* SOURCE EXCERPT
• • • • • • •

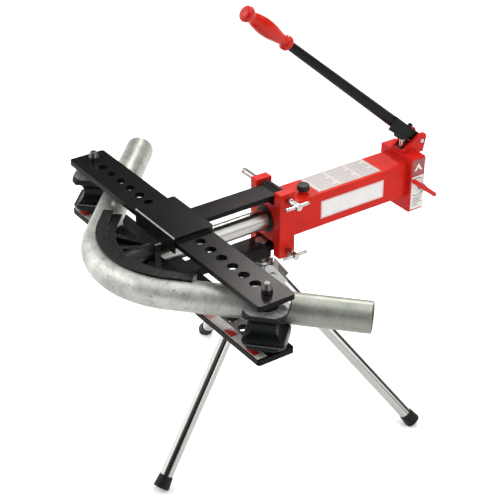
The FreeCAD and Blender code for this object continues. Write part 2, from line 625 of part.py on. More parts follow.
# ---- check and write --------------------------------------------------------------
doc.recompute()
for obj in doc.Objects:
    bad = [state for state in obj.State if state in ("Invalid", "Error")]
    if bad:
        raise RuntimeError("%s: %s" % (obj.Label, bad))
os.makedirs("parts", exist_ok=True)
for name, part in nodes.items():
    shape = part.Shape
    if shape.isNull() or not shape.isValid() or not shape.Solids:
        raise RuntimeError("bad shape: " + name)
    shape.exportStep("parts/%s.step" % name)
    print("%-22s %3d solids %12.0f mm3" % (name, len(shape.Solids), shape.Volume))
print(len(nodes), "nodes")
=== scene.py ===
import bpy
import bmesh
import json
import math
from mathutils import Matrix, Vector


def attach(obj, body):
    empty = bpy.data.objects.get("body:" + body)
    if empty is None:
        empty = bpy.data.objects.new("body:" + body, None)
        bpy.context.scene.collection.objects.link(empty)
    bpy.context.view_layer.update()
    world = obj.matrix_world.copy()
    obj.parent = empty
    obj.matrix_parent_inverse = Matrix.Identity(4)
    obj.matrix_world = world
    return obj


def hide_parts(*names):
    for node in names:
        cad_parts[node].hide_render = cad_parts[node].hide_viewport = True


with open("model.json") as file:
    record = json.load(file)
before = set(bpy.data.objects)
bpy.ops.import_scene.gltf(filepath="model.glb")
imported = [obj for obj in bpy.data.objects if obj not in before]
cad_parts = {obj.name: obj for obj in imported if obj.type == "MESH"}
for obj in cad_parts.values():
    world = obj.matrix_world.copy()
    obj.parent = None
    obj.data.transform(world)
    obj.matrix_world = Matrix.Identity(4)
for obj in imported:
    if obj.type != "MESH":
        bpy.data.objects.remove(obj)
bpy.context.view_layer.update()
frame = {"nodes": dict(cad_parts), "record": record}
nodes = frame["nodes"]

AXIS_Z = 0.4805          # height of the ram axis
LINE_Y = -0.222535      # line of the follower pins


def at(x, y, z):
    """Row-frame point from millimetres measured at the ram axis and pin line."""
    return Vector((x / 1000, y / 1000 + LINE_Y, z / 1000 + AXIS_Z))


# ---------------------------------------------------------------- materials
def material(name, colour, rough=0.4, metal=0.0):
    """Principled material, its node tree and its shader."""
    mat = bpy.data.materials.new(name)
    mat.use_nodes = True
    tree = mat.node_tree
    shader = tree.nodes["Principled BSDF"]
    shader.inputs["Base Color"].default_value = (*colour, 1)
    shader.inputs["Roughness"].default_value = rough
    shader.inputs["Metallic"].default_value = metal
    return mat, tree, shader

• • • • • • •

* TASK REQUIREMENTS
Restate the listing exactly, starting at its first line and ending at the line where "return Vector((x /" occurs; include both and no other lines.

* RIGHT ANSWER
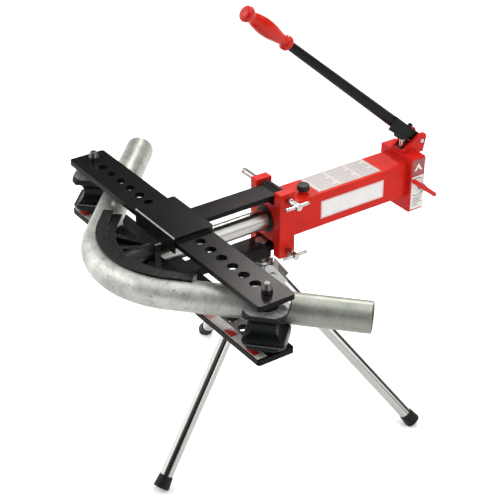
The FreeCAD and Blender code for this object continues. Write part 2, from line 625 of part.py on. More parts follow.
# ---- check and write --------------------------------------------------------------
doc.recompute()
for obj in doc.Objects:
    bad = [state for state in obj.State if state in ("Invalid", "Error")]
    if bad:
        raise RuntimeError("%s: %s" % (obj.Label, bad))
os.makedirs("parts", exist_ok=True)
for name, part in nodes.items():
    shape = part.Shape
    if shape.isNull() or not shape.isValid() or not shape.Solids:
        raise RuntimeError("bad shape: " + name)
    shape.exportStep("parts/%s.step" % name)
    print("%-22s %3d solids %12.0f mm3" % (name, len(shape.Solids), shape.Volume))
print(len(nodes), "nodes")
=== scene.py ===
import bpy
import bmesh
import json
import math
from mathutils import Matrix, Vector


def attach(obj, body):
    empty = bpy.data.objects.get("body:" + body)
    if empty is None:
        empty = bpy.data.objects.new("body:" + body, None)
        bpy.context.scene.collection.objects.link(empty)
    bpy.context.view_layer.update()
    world = obj.matrix_world.copy()
    obj.parent = empty
    obj.matrix_parent_inverse = Matrix.Identity(4)
    obj.matrix_world = world
    return obj


def hide_parts(*names):
    for node in names:
        cad_parts[node].hide_render = cad_parts[node].hide_viewport = True


with open("model.json") as file:
    record = json.load(file)
before = set(bpy.data.objects)
bpy.ops.import_scene.gltf(filepath="model.glb")
imported = [obj for obj in bpy.data.objects if obj not in before]
cad_parts = {obj.name: obj for obj in imported if obj.type == "MESH"}
for obj in cad_parts.values():
    world = obj.matrix_world.copy()
    obj.parent = None
    obj.data.transform(world)
    obj.matrix_world = Matrix.Identity(4)
for obj in imported:
    if obj.type != "MESH":
        bpy.data.objects.remove(obj)
bpy.context.view_layer.update()
frame = {"nodes": dict(cad_parts), "record": record}
nodes = frame["nodes"]

AXIS_Z = 0.4805          # height of the ram axis
LINE_Y = -0.222535      # line of the follower pins


def at(x, y, z):
    """Row-frame point from millimetres measured at the ram axis and pin line."""
    return Vector((x / 1000, y / 1000 + LINE_Y, z / 1000 + AXIS_Z))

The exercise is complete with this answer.